I do worry sometimes that our insistence on our “rights” as Christians can sometimes be an obstacle in our witness to others. I will run the risk of being provocative by saying that Canadian churches that defied legislation having to do with gathering, vaccinations, and wearing masks during the pandemic may have occupied a politically and possibly even theologically defensible position, but they did little to enhance the image of a community of people whose primary purpose is to glorify Jesus by serving those for whom he died.

And on this concluding note, I wish to observe an irony. There is a bigger scandal in the church that we rarely read about in the news. Only this scandal lies at the heart of the Christian faith. It is a grotesque scandal, involving the miscarriage of justice and the death of an innocent person. And the offense in this scandal is that it was our rebellion, self-centeredness and sin, that brought about his execution, and this continues to be received as an insult by every proud member of the human race. This is what St. Paul called the scandal of the cross. “We proclaim Christ crucified,” he declared to the Corinthians, “a stumbling block (skandalizon) to Jews and foolishness to Gentiles” (1 Cor. 1:23).
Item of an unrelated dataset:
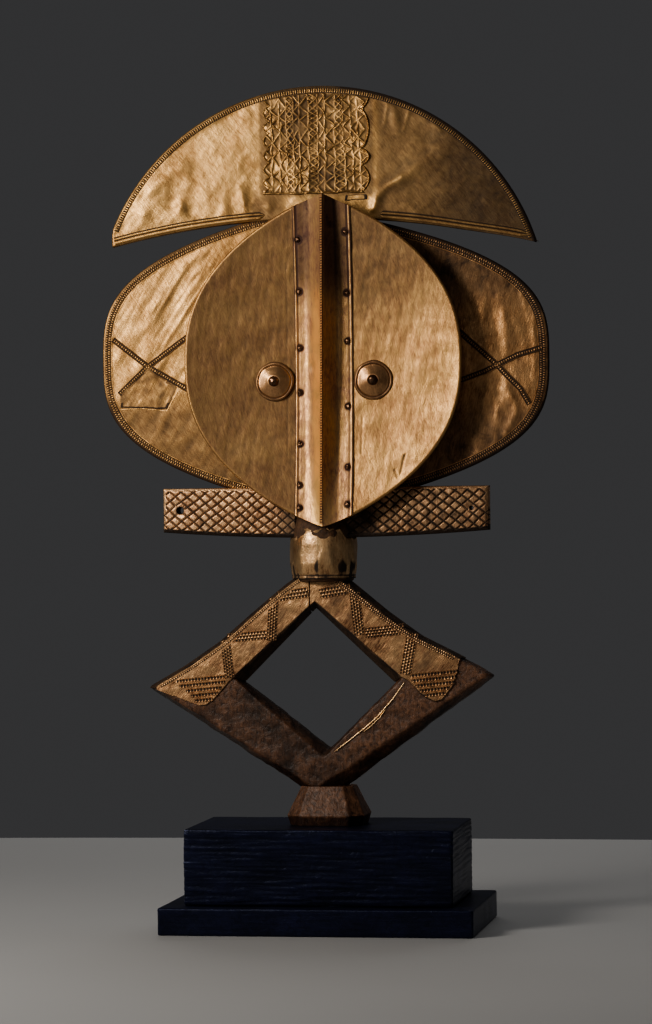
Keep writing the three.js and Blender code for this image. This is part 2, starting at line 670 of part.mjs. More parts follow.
function lobeSheet(side, lobe, cross) {
  const skinY = BOARD_FRONT_Y - SKIN_OUT;
  const bands = cross.map(([start, end]) => raisedBand(start, end, CROSS_BAND_WIDTH, skinY));
  const sheet = joined([boardSheet(lobeOutline(side, lobe), BOARD_FRONT_Y), ...bands]);
  const outer = beside(side, FACE_X + side * STRIP_HALF_WIDTH);
  const neighbours = [
    facePlaque(SKIN_IN),
    board(grown(crescentOutline(), SKIN_CLEAR), -FAR, FAR),
    board(grown(barOutline(), SKIN_CLEAR), -FAR, FAR),
  ];
  return cutBy(sheet.intersect(outer), neighbours);
}

function faceSheet(side) {
  const shell = facePlaque(SKIN_OUT).subtract(facePlaque(SKIN_IN));
  const keep = beside(side, FACE_X + side * (STRIP_HALF_WIDTH - STRIP_LAP), FACE_WRAP_Y);
  return shell.intersect(keep).subtract(neckTurning(SKIN_IN));
}

// Front skins of what lies on the face
const faceSheetFront = (x, z) => faceFront(x, z) - SKIN_OUT;
const stripBack = (x, z) => faceSheetFront(x, z) - GAP;
const stripFront = (x, z) => stripBack(x, z) - SHEET;

// The strip over the nose, from rim to rim, its ends following the face's outline.
function noseStrip() {
  const reaches = bothSides([...ridgeColumns, STRIP_HALF_WIDTH]);
  const skin = (depth) => reaches.map((reach) => faceRows.map((row) => {
    const [x, z] = faceGridPoint(reach, row, 0);
    return [x, depth(x, z), z];
  }));
  return twoSkins(skin(stripFront), skin(stripBack));
}

function eyeBoss(side) {
  const x = FACE_X + side * (STRIP_HALF_WIDTH + GAP + EYE_BOSS.radius);
  const seat = (px, pz) => faceSheetFront(px, pz) - GAP;
  const top = (px, pz) => seat(px, pz) - EYE_BOSS.height - GAP;
  return { boss: domeOn(seat, x, EYE_Z, EYE_BOSS), nail: domeOn(top, x, EYE_Z, EYE_NAIL) };
}

function stripNail(side, z) {
  const x = FACE_X + side * (STRIP_HALF_WIDTH - STRIP_NAIL_INSET);
  return domeOn((px, pz) => stripFront(px, pz) - GAP, x, z, STRIP_NAIL);
}

// The lattice on the bar: lozenge pillows between crossing valleys, on a grid of half cells.
function barLattice(left, right) {
  const across = Math.round((right - left) / LATTICE_CELL_WIDTH) * 2;
  const up = Math.round((BAR_HEIGHT - 2 * LATTICE_MARGIN) / LATTICE_CELL_HEIGHT * 2);
  const skinY = BAR_FRONT_Y - SKIN_OUT;
  const skin = (depth) => bySteps(across, (s) => s).map((s, i) => {
    const x = lerp(left, right, s);
    return bySteps(up, (t) => t).map((t, j) => [
      x, depth(i, j), lerp(barBottom(x) + LATTICE_MARGIN, BAR_TOP_Z - LATTICE_MARGIN, t),
    ]);
  });
  const isEdge = (i, j) => i === 0 || j === 0 || i === across || j === up;
  const isPeak = (i, j) => (i + j) % 2 === 1 && !isEdge(i, j);
  const front = skin((i, j) => skinY - GAP - (isPeak(i, j) ? LATTICE_RELIEF : 0));
  return twoSkins(front, skin(() => skinY + SHEET / 2), (i, j) => (i + j) % 2 === 0);
}

function barSheet(side) {
  const end = BAR_X + side * (BAR_HALF_LENGTH - LATTICE_MARGIN);
  const inner = NECK_X + side * NECK_RADIUS;
  const lattice = barLattice(Math.min(end, inner), Math.max(end, inner));
  const sheet = joined([boardSheet(barOutline(), BAR_FRONT_Y), lattice]);
  return cutBy(sheet.intersect(beside(side, inner)), [
    facePlaque(SKIN_IN), neckTurning(SKIN_CLEAR), ...BAR_HOLES.map(barHole),
    board(grown(lobeOutline(-1, LEFT_LOBE), SKIN_IN), BOARD_FRONT_Y - SKIN_IN, FAR),
    board(grown(lobeOutline(1, RIGHT_LOBE), SKIN_IN), BOARD_FRONT_Y - SKIN_IN, FAR),
  ]);
}

// The sheet round the neck, with a ragged upper edge.
function neckSheet() {
  const bottom = NECK_BOTTOM_Z + NECK_SHEET_RISE;
  const top = barBottom(NECK_X) - GAP;
  const turns = 2 * NECK_SHEET_TEETH;
  const sections = bySteps(turns, (t) => t * 2 * Math.PI).slice(0, turns).map((angle, at) => {
    const crown = top - (at % 2) * NECK_SHEET_TOOTH;
    const skinPoint = (z, skin) => {
      const radius = neckRadiusAt(z) + skin;
      return [NECK_X + radius * Math.cos(angle), radius * Math.sin(angle), z];
    };
    const heights = [bottom, NECK_SHOULDER_Z, crown];
    return [
      ...heights.map((z) => skinPoint(z, SKIN_OUT)),
      ...heights.reverse().map((z) => skinPoint(z, SKIN_IN)),
    ];
  });
  return ringOf(sections).subtract(lozengeRing(SKIN_IN));
}

function armSheet(side, end) {
  const shell = lozengeRing(SKIN_OUT).subtract(lozengeRing(SKIN_IN));
  const seamX = ARM_SEAM_X + side * GAP / 2;
  const [farX] = end[end.length - 1];
  const region = board(
    [[seamX, NECK_TOP_Z], [seamX, ARM_SEAM_BOTTOM_Z], ...end, [farX, NECK_TOP_Z]],
    -FAR, ARM_SHEET_WRAP_Y,
  );
  return shell.intersect(region).subtract(neckTurning(SKIN_CLEAR));
}

// Repairs

const lobePatch = () => {
  const y = BOARD_FRONT_Y - SKIN_CLEAR;
  return board(PATCH_OUTLINE, y - PATCH, y);
};

const crownStrip = () => {
  const y = BOARD_FRONT_Y - SKIN_CLEAR;
  const { left, right, bottom, top } = CROWN_STRIP;
  return slabBetween(left, right, y - PATCH, y, bottom, top);
};

// Materials
const metal = (color, roughness) =>
  new THREE.MeshStandardMaterial({ color, roughness, metalness: 0.9 });
const brass = metal(0xa97b45, 0.42);
const copper = metal(0x9c6240, 0.36);
const iron = metal(0x3a2a20, 0.6);
const wood = new THREE.MeshStandardMaterial({ color: 0x5a3d26, roughness: 0.7, metalness: 0 });
const black = new THREE.MeshStandardMaterial({ color: 0x14161c, roughness: 0.5, metalness: 0 });

const named = (name, geometry, material) => {
  const mesh = new THREE.Mesh(geometry, material);
  mesh.name = name;
  return mesh;
};
const piece = (name, solid, material) => named(name, geometryOf(solid), material);

// Assembly
const figure = new THREE.Group();
figure.position.z = FOOT_BASE_Z;
figure.add(
  piece('wooden_figure', woodenFigure(), wood),
  piece('crescent_sheet', crescentSheet(), brass),
  piece('crown_repair_strip', crownStrip(), brass),
  piece('left_lobe_sheet', lobeSheet(-1, LEFT_LOBE, LEFT_CROSS), brass),
  piece('left_lobe_patch', lobePatch(), brass),
  piece('right_lobe_sheet', lobeSheet(1, RIGHT_LOBE, RIGHT_CROSS), brass),
  piece('left_face_sheet', faceSheet(-1), brass),
  piece('right_face_sheet', faceSheet(1), brass),
  piece('nose_strip', noseStrip(), copper),
  piece('left_bar_sheet', barSheet(-1), brass),
  piece('right_bar_sheet', barSheet(1), brass),
  piece('neck_sheet', neckSheet(), brass),
  piece('left_arm_sheet', armSheet(-1, LEFT_ARM_SHEET_END), brass),
  piece('right_arm_sheet', armSheet(1, RIGHT_ARM_SHEET_END), brass),
);
[['left', -1], ['right', 1]].forEach(([word, side]) => {
  const { boss, nail } = eyeBoss(side);
  figure.add(piece(`${word}_eye`, boss, brass), piece(`${word}_eye_nail`, nail, iron));
  const heights = side < 0 ? LEFT_NAIL_HEIGHTS : RIGHT_NAIL_HEIGHTS;
  heights.forEach((z, at) => {
    figure.add(piece(`${word}_strip_nail_${at + 1}`, stripNail(side, z), iron));
  });
});

const stand = new THREE.Group();
const standPiece = (name, width, depth, height, bottomZ) => {
  const geometry = new RoundedBoxGeometry(
    width, depth, height, STAND_EDGE_STEPS, STAND_EDGE_RADIUS,
  );
  const mesh = piece(name, solidOf(geometry), black);
  mesh.position.z = bottomZ + height / 2;
  return mesh;
};
stand.add(
  standPiece('stand_plate', PLATE_WIDTH, PLATE_DEPTH, PLATE_HEIGHT, 0),
  standPiece('stand_block', BLOCK_WIDTH, BLOCK_DEPTH, BLOCK_HEIGHT, PLATE_HEIGHT + GAP),
);

const group = new THREE.Group();
group.add(stand, figure);

export default group;
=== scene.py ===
import bmesh
import bpy
import numpy as np
from mathutils import Matrix, Vector


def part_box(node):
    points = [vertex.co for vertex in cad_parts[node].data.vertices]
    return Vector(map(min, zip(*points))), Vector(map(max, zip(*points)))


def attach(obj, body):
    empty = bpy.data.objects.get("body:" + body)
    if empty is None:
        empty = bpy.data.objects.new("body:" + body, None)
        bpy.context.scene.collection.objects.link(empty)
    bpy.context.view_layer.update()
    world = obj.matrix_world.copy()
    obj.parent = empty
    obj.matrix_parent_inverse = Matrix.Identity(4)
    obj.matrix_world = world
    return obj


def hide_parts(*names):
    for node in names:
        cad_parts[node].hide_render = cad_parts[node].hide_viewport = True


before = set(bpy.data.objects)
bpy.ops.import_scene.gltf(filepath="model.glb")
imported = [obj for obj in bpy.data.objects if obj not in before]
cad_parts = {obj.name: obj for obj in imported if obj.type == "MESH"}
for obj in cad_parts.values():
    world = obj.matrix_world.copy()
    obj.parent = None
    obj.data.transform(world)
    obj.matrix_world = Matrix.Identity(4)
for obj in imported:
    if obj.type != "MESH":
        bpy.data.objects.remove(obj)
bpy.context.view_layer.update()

# A kota reliquary figure on its stand. Every new piece is a surface worked out with numpy, in
# millimetres: x to the viewer's right, y backwards, z up from the underside of the foot. A flat
# sheet's height over its board counts forwards, towards -y.
MM = 0.001
FOOT_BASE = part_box("wooden_figure")[0][2] / MM
PLATE_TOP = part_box("stand_plate")[1][2] / MM
SEED = 7

# Fits, as in the solids
GAP = 0.3
SHEET = 0.9
SKIN = GAP + SHEET

# Boards
CROWN_X, CROWN_Z, CROWN_R = -3, 413.3, 185.1
UNDER_X, UNDER_APEX_Z, UNDER_R = -9.6, 493, 691.4
CROWN_LEFT_X, CROWN_RIGHT_X = -173.4, 175.2
CROWN_TIP_X, TIP_LIFT = 174.0, 2.3
BOARD_FRONT, BOARD_BACK = -8, 5
BOARD_WRAP_Y = -3
LOBE_REACH = 182.3
LEFT_LOBE = (378.9, 126.3, 3.08)
RIGHT_LOBE = (376.7, 121, 3.17)
BAR_X, BAR_HALF, BAR_TOP, BAR_HEIGHT, BAR_BOW = 0.8, 132.4, 272.4, 33.4, 5.2
BAR_FRONT, BAR_BACK = -13, 3
BAR_HOLE_INSET, BAR_SHEET_START = 12.8, 21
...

If the current scandals of the church can be eclipsed, and the harms they have caused be healed, it will only be by the power of this greater scandal. For it is in this Scandal that we find both our forgiveness and the model of self-sacrificial service that is inimical to the abuse of power in all its forms.

Stephen Andrews
Stephen Andrews
The Rt. Rev. Dr. Stephen Andrews is the principal and Helliwell Professor of Biblical Interpretation at Wycliffe College, University of Toronto.